■ Data section:
----------

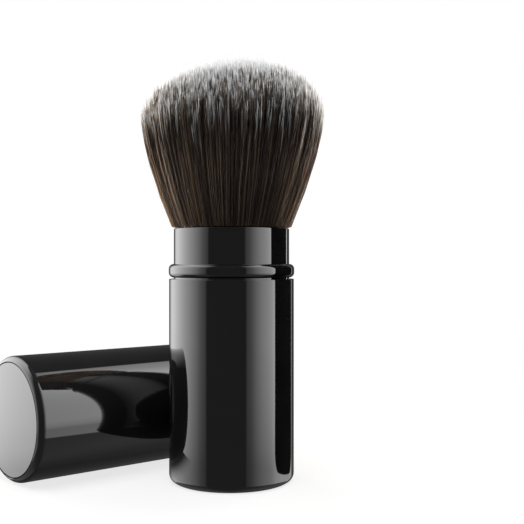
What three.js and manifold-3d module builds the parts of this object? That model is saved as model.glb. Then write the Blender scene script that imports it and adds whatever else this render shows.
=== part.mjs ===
// Retractable makeup brush, stood open on its base, with its cap lying beside it.
// Millimetres, +Z up. The origin is the centre of the base's flat underside.
import * as THREE from 'three';
import { mergeVertices } from 'three/addons/utils/BufferGeometryUtils.js';
import Module from 'manifold-3d';

const wasm = await Module();
wasm.setup();

// Base, the handle that stands on the table
const bodyRadius = 16;
const shellWall = 0.4;
const edgeRound = 1.2;
const baseLength = 51.5;
const endDiscThickness = 0.7;
const endDiscSeam = 0.25;
const endLand = 0.15;

// Sleeve, with the bead ring that parts the base from the collar
const sleeveWall = 0.4;
const sleeveLinerWall = 0.4;
const ringGap = 0.35;
const ringHeight = 3.45;
const ringProud = 0.1;
const ringRound = 1.15;
const collarHeight = 9.05;
const stopRingHeight = 2;
const stopRingGap = 0.15;

// Guide in the mouth of the base
const guideLength = 6;
const guideGap = 0.12;
const frictionRingHeight = 1.8;
const frictionRingGap = 0.05;
const mouthRecess = 0.2;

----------

■ Directive: Set down each line of the material verbatim, from the first line through the line that contains "const endLand = 0.15;".

■ In response:
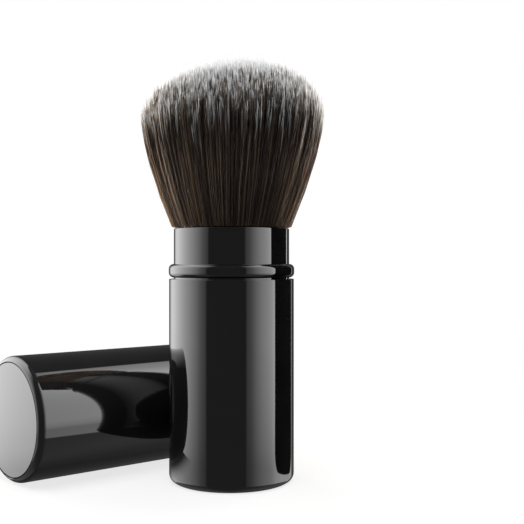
What three.js and manifold-3d module builds the parts of this object? That model is saved as model.glb. Then write the Blender scene script that imports it and adds whatever else this render shows.
=== part.mjs ===
// Retractable makeup brush, stood open on its base, with its cap lying beside it.
// Millimetres, +Z up. The origin is the centre of the base's flat underside.
import * as THREE from 'three';
import { mergeVertices } from 'three/addons/utils/BufferGeometryUtils.js';
import Module from 'manifold-3d';

const wasm = await Module();
wasm.setup();

// Base, the handle that stands on the table
const bodyRadius = 16;
const shellWall = 0.4;
const edgeRound = 1.2;
const baseLength = 51.5;
const endDiscThickness = 0.7;
const endDiscSeam = 0.25;
const endLand = 0.15;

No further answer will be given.